THe widening of Covid restrictions announced on Monday of this week in response to the sharp uptake in infections across Ireland and Britain has, predictably, led to criticism.

Since the early days of the crisis Executive interventions have been minutely analysed by the media and claimed inconsistencies and contraditions held up as evidence that no-one in government here knows what they are doing.

Of course it is right that when Executive directives contain misleading, contradictory or just plain wrong advice it’s called out. But the unremitting negativity of the coverage is in danger of spreading apathy and disillusion to such an extent that the required public discipline crumbles.
Whether journalists have a duty to exercise responsibility in relation to public health alongside their reporting is an ethical question about which every media outlet takes a different view. But there can be little doubt that the insistence on picking at the thread of what is – by necessity during a health crisis – some very hasty stitching is having a detrimental effect on public compliance with health protocols.
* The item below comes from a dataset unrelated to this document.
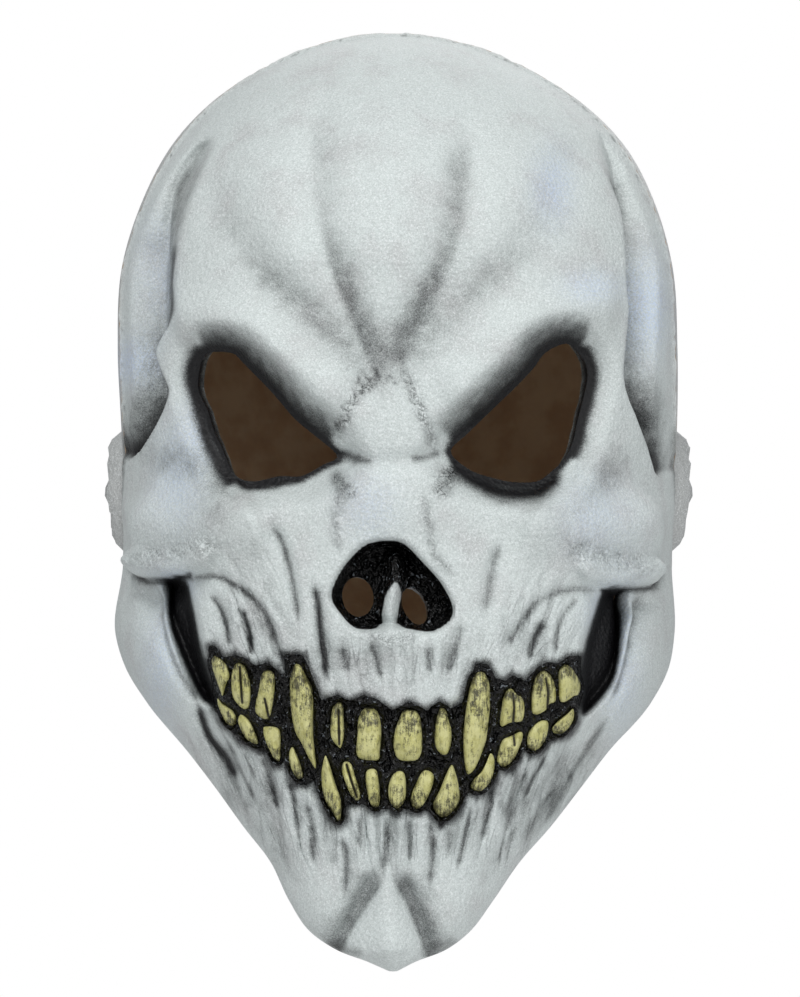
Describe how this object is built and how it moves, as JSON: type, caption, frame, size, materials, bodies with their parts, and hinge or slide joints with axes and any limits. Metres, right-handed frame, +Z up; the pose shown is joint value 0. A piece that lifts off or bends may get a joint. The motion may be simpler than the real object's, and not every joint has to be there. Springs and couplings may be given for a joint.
{
  "type": "skull mask",
  "caption": "Full-head latex skull mask with slanted eye openings, an open nasal cavity, deep cheek hollows and a fanged grin on black gums.",
  "frame": {"origin": "crown seat: the inside of the cap at its highest, where the mask rests on the wearer's head", "axes": "+Z up through the crown, the face looks along -Y, +X is on the right of someone who looks at the face"},
  "size_m": [0.1612, 0.2088, 0.2458],
  "materials": {
    "bone_paint": "satin pearl white over latex, with black airbrushed hollows",
    "cap_paint": "satin light grey over latex",
    "tooth_paint": "gloss aged yellow with dark olive stains"
  },
  "bodies": {
    "root": {"face_skin": "bone_paint", "rear_skin": "cap_paint", "tooth_upper_01": "tooth_paint", "tooth_upper_02": "tooth_paint", "tooth_upper_03": "tooth_paint", "tooth_upper_04": "tooth_paint", "tooth_upper_05": "tooth_paint", "tooth_upper_06": "tooth_paint", "tooth_upper_07": "tooth_paint", "tooth_upper_08": "tooth_paint", "tooth_upper_09": "tooth_paint", "tooth_upper_10": "tooth_paint", "tooth_upper_11": "tooth_paint", "tooth_upper_12": "tooth_paint", "tooth_lower_01": "tooth_paint", "tooth_lower_02": "tooth_paint", "tooth_lower_03": "tooth_paint", "tooth_lower_04": "tooth_paint", "tooth_lower_05": "tooth_paint", "tooth_lower_06": "tooth_paint", "tooth_lower_07": "tooth_paint", "tooth_lower_08": "tooth_paint", "tooth_lower_09": "tooth_paint", "tooth_lower_10": "tooth_paint", "tooth_lower_11": "tooth_paint", "tooth_lower_12": "tooth_paint", "tooth_lower_13": "tooth_paint", "tooth_lower_14": "tooth_paint"}
  },
  "joints": []
}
And while there is a complicated root system beneath this new growth of Covid, there’s little doubt that this degree of scepticism and criticism is not conducive to the level of buy-in required.
There has not been and there cannot be a Covid health regime introduced anywhere in the world that has been greeted with anything approaching universal approval. Even in those countries which have performed relatively well, and we think in particular of the southern hemisphere in this regard, there has been significant public scepticism and disapproval.
So it is with the latest Stormont announcements. Is it right that students living in digs are allowed to travel home at the weekend, thus making them exempt from the new regulations as they pertain to second households and ‘bubbling’? Perhaps not. But it’s interesting that the student anomaly came in for particular attention when in fact there is quite naturally a list of exempted scenarios.
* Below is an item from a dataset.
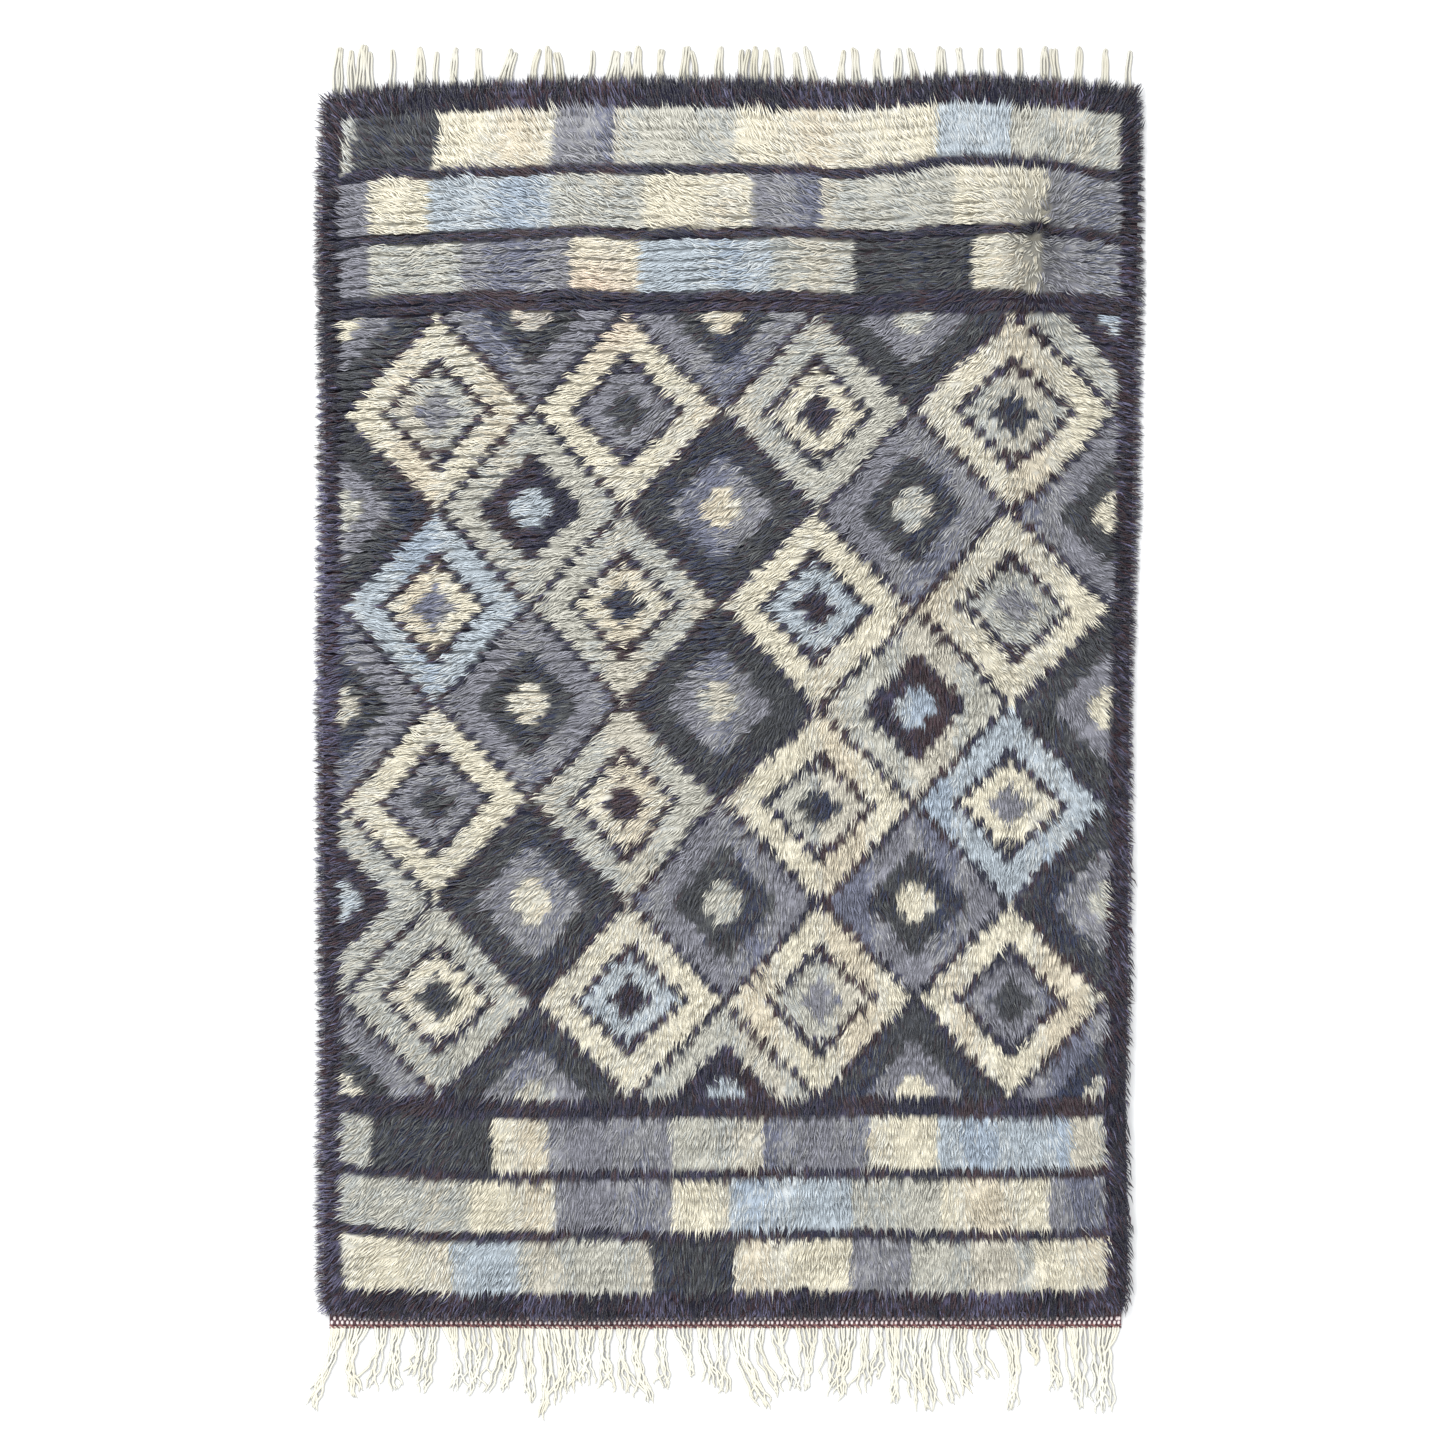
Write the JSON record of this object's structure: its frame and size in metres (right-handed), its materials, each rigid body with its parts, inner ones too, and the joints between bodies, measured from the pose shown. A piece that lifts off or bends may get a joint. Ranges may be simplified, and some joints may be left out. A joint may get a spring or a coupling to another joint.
{
  "type": "rya rug",
  "caption": "Long-piled knotted wool rug laid flat, with a woven ground, a twined cord at one end, cut warp fringe there and uncut warp loops at the other.",
  "frame": {"origin": "centre of the rug in plan, on the floor that it lies on", "axes": "+Y along the warp towards the end with uncut loops, +X to the right seen from above with +Y up, +Z up from the floor"},
  "size_m": [1.2212, 2.0038, 0.0241],
  "materials": {
    "wool_pile": "matte long wool pile in creams, greys, blues and navy",
    "ground_wool": "matte dark wool weft over white warp",
    "twined_wool": "matte maroon two-ply wool",
    "cotton_warp": "matte unbleached twisted cotton",
    "cotton_loops": "matte unbleached twisted cotton"
  },
  "bodies": {
    "root": {"ground_weave": "ground_wool", "pile": "wool_pile", "twined_cord": "twined_wool", "lower_fringe": "cotton_warp", "upper_fringe": "cotton_loops"}
  },
  "joints": []
}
Perish the thought that there’s mileage to be had in targeting students again so soon after they were in the firing line over large gatherings in the Holyland.
All of which is to say that there is a line between healthy questioning of government decisions and the need not to spread despondency that society hasn’t found yet. There is, after eight months of living with Covid, no consensus that the priority is public health and the protection of life.

On the contrary, the number of Covid sceptics seems to be on the rise, and that is a cohort which in its most benign iteration consists of people who are convinced that government has interfered too much in the daily lives of the people; and in its most malign of anti-vaxx, 5G conspiracy junkies.
But that Covid line needs to be found, and that consensus needs to be struck.